Pop into the fridge for 20 minutes.

Put the tart into the oven and bake for 10-15 minutes (or until the edges of the tart begin to colour).

Remove from the oven and remove the bean/lentil filled paper.

Straighten out any edges and pop back into the oven to cook for another 10-15 minutes (until lightly golden).

When ready, remove and set aside.

Turn down the oven to 110 degrees celsius.

Begin to make the filling by chopping the chocolate.

Bring cream, milk and sugar to a boil.

Pour onto the chocolate and stir until the mixture becomes dark and glossy (about 5 minutes).

Whisk the eggs together then add into the chocolate, be sure to stir them in really well.

Pass the mixture through a chinois (or your finest sieve) and then into the tart case.

Bake for 40 minutes or until the tart has set around the outside but still has a slight wobble in the middle (this instruction is from the original recipe, mine wasn’t like this, hence why I froze it).

Let the tart cool for at least 2 hours before serving, or freeze to an ice-cream consistency (would need no less than 6 hours, I left mine overnight).

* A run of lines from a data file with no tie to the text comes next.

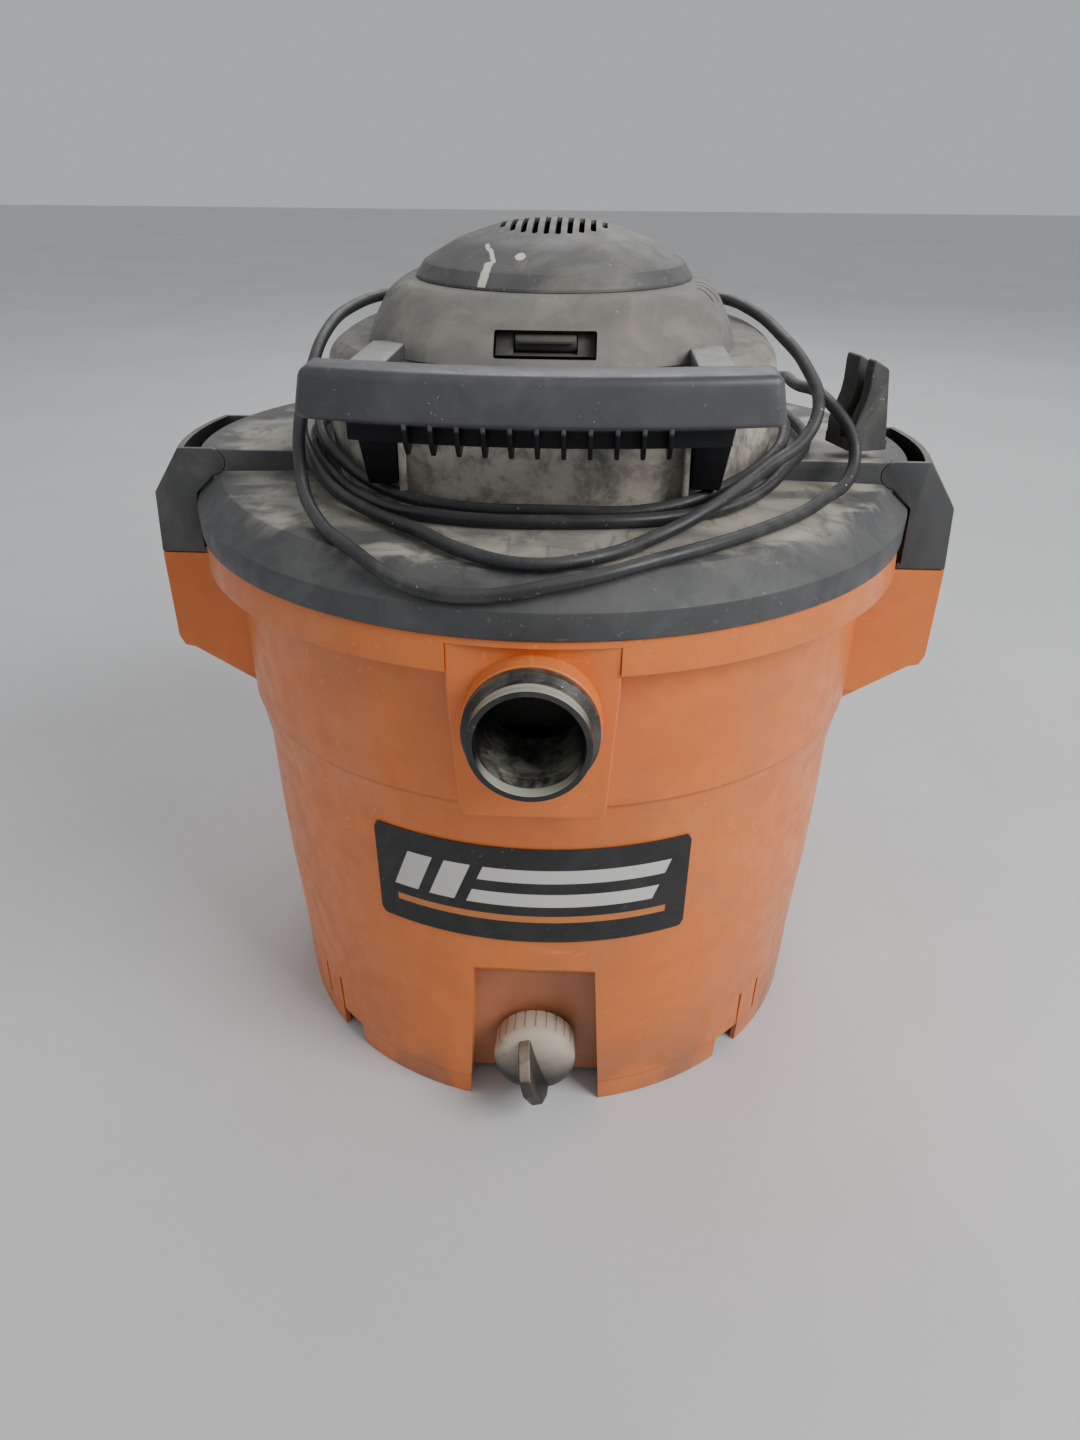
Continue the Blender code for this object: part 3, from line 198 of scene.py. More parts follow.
def rounded(profile, radius, closed=False, steps=3, least=8):
    """Replace each corner that turns by at least so many degrees by a small arc of about the radius."""
    points = [Vector(p) for p in profile]
    count = len(points)
    out = []
    for k, here in enumerate(points):
        if not closed and k in (0, count - 1) or here.x == 0:
            out.append(tuple(here))
            continue
        back = points[k - 1] - here
        ahead = points[(k + 1) % count] - here
        turn = pi - back.angle(ahead)
        if turn < radians(least):
            out.append(tuple(here))
            continue
        reach = min(radius * tan(turn / 2), back.length * 0.45, ahead.length * 0.45)
        start = here + back.normalized() * reach
        end = here + ahead.normalized() * reach
        for step in range(steps + 1):
            t = step / steps
            out.append(tuple(start * (1 - t) ** 2 + here * 2 * t * (1 - t) + end * t ** 2))
    return out


def lathe(name, profile, steps=FINE, closed=False, turn=None, round_to=0.0):
    """Turn (radius, height) points about Z; round_to softens the profile's corners."""
    if round_to:
        profile = rounded(profile, round_to, closed)
    bm = bmesh.new()
    rings = []
    for radius, height in profile:
        if radius == 0:
            rings.append([bm.verts.new((0, 0, height))])
            continue
        spots = [2 * pi * k / steps for k in range(steps)]
        rings.append([bm.verts.new((radius * cos(t), radius * sin(t), height)) for t in spots])
    ring_skin(bm, rings, closed)
    if turn is not None:
        bmesh.ops.transform(bm, matrix=turn, verts=bm.verts)
    return finish_mesh(name, bm)


def cylinder(radius, low, high, steps=FINE, turn=None):
    return lathe("tool", ((0, low), (radius, low), (radius, high), (0, high)), steps, turn=turn)


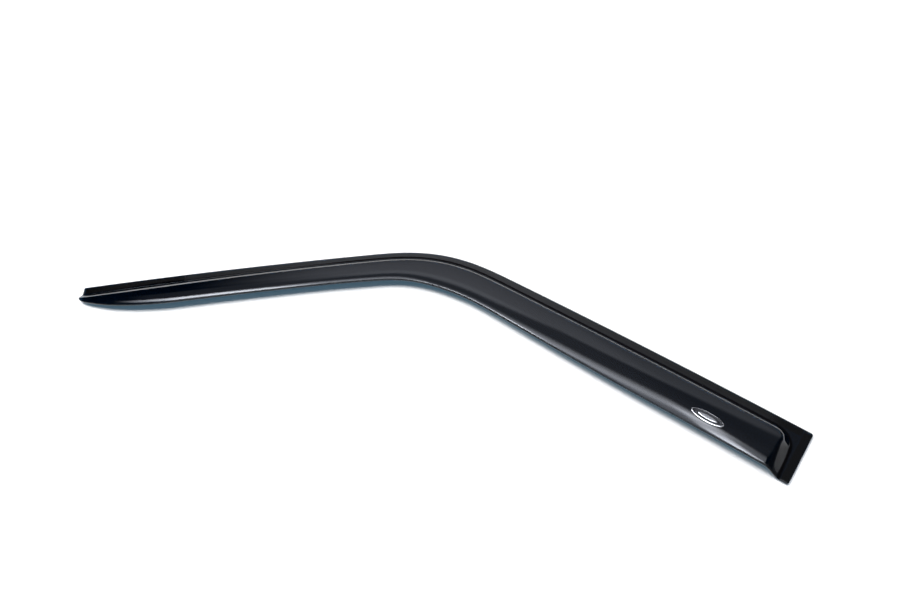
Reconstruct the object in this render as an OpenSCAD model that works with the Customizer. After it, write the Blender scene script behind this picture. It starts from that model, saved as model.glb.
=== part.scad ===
// Window rain deflector for the front left door of a car, lying on its adhesive side.
// One smoked acrylic moulding: a flat flange with foam tape under it, a step, and a
// convex blade that stands off the window and tapers to a nose at the front end.
// Sizes are in millimetres. X runs along the roof edge towards the rear end of the door,
// Y points up the door, Z points away from it, and the film under the tape lies on Z = 0.

/* [Outline] */
// Length of the top edge along the roof, from the rear corner to the bend
roof_len = 359; // [300:1:420]
// Length of the top edge round the bend
bend_len = 192; // [150:1:240]
// Length of the top edge along the pillar, from the bend to the front end
pillar_len = 352; // [280:1:420]
// Angle that the top edge turns through in the bend
bend_angle = 39.5; // [25:0.5:48]
// Angle that the roof stretch bows through
roof_bow = 2.2; // [0:0.1:5]
// Angle that the pillar stretch bows through
pillar_bow = 3.3; // [0:0.1:6]
// Lean of the rear end from square
rear_lean = 3; // [0:0.1:9]
// Radius of the two corners at the rear end
rear_corner_r = 2.5; // [1:0.25:5]
// Radius of the flange corner at the front end
front_corner_r = 1.5; // [0.5:0.25:4]

/* [Flange and step] */
// Thickness of the acrylic
wall = 2.5; // [2:0.1:3]
// Width of the flat flange along the top edge
flange_w = 11; // [10:0.5:14]
// How much narrower that flange is past the bend
flange_waist = 2.7; // [0:0.1:3]
// Width of the flat flange at the rear end, by the lower edge
rear_flange_w = 10.5; // [9:0.5:14]
// Lean of the step at the rear end, which widens the flange towards the top edge
rear_step_lean = 3; // [0:0.5:5]
// Width of the sloped step, on the roof stretch
roof_step_w = 7.6; // [7:0.1:10]
// Width of the sloped step, on the pillar
pillar_step_w = 9; // [7:0.1:10]
// Width of the sloped step at the rear end
rear_step_w = 13.5; // [12:0.5:18]
// Radius of the inner corner, at the foot of the step
step_corner_r = 20; // [16:1:26]
// Softness of the crease where the step meets the blade
crease_blend = 1.4; // [1:0.1:3]
// Softness of the shoulder above the step at the rear end
shoulder_blend = 4; // [2:0.5:8]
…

Dust with cocoa and serve with strawberries or vanilla ice cream.

I topped mine with baked meringues.

Experiment, it’s up to you!



8 thoughts on “frozen french chocolate tart

  1. Rufus' Food and Spirits Guide says:

    Thanks for the conversions. I like that you post on your fails too, it’s good advice for the rest of us. Katherine’s been wanting to make a chocolate pie. Custard pies are huge down here. I like this sort better, looks denser and richer.

  2. Charles says:

    Wow, that looks incredible, although perhaps something to avoid when one is trying to lose weight, right? 😀 Love the idea of freezing it – must make it when I’m having a party sometime!

  3. fati's recipes says:

    Thanks all! 😀 Hope you guys go for it, too, and see what comes up in your kitchen! 🙂 Just a note, PLEASE use dark chocolate, the one that’s a fair bit bitter. Because I didn’t use the bitter one, and the filling was a little bit TOO sweet! 😀 But it all went down well in the end! 🙂

  4. Good Cooks says:

    Thanks fati for all the advices and notes, sometimes thing don’t be perfect from the first try, but when you repeat it, you know the mistakes. Overall it still looks delicious and I am sure it gone quickly.